Oui, c'était très important pour moi, ça me paraît essentiel pour ce genre de reportage. En photojournalisme, on peut tout à fait laisser parler une image par elle-même, mais dans ce cas il me semble que l'explication sur la vie de ces personnes est indispensable. Il s'agit d'un documentaire et le texte éclaire ici la photo. La légende apporte beaucoup de réponses et d'informations que la photo seule ne peut délivrer.
Vous expliquez dans votre exposition que les femmes sont plus touchées par le chômage que les hommes. Pourtant ce sont principalement des hommes sur vos photos qui "ont pris le chemin". Comment l'expliquer ?
C'est assez paradoxal en effet. Il y a des femmes qui vivent dans la rue, c'est vrai. Mais elles sont très difficiles à approcher. Moi, je n'ai pas réussi. Mais étrangement, comparées aux hommes, elles sont très peu et représentent une minorité. La vérité c'est que ces femmes-là sont très seules et qu'en général il y a une histoire d'homme derrière. Donc moi, en tant qu'homme, j'ai eu du mal à les approcher et à les photographier. J'ai réussi à avoir Madame Julie un jour, mais cette année par exemple, je n'ai pas réussi à la retrouver. J'ai pourtant fait le tour de l'île mais impossible de retrouver sa trace.
À Saint-Denis, j'ai rencontré une autre femme mais j'ai bien compris qu'elle ne voulait pas être photographiée. On a discuté, mais j'ai respecté son choix et je n'ai pas fait de travail photo avec elle. À La Réunion, il y a beaucoup plus de chômage et de précarité qu'en métropole et pourtant, les familles ont toujours essayé de récupérer un de leur membre qui ne s'en sortait plus. Mais là, le nombre de personnes sous le seuil de pauvreté a augmenté (plus de 400 000 personnes sont concernées) et les familles se retrouvent coincées, elles ne peuvent plus les aider. Alors forcément, certains se retrouvent dans la rue.

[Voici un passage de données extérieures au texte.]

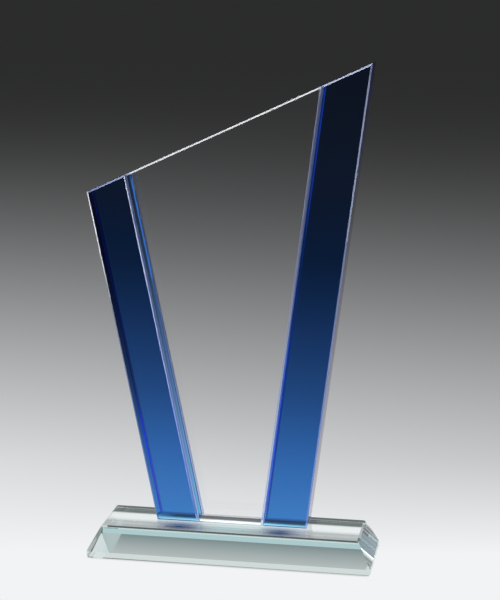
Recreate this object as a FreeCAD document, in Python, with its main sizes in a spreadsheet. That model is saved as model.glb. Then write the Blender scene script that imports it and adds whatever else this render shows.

Mais pour revenir à la question, même si les femmes sont plus touchées par le chômage, elles sont moins dans la rue. Sur une ville comme Saint-Pierre, il va y avoir trois femmes sans abri, pas plus et sur Saint-Denis une dizaine tout au plus. En général elles sont accompagnées d'hommes, parfois elles sont même en couple, comme Estrella, donc cela rajoute des obstacles.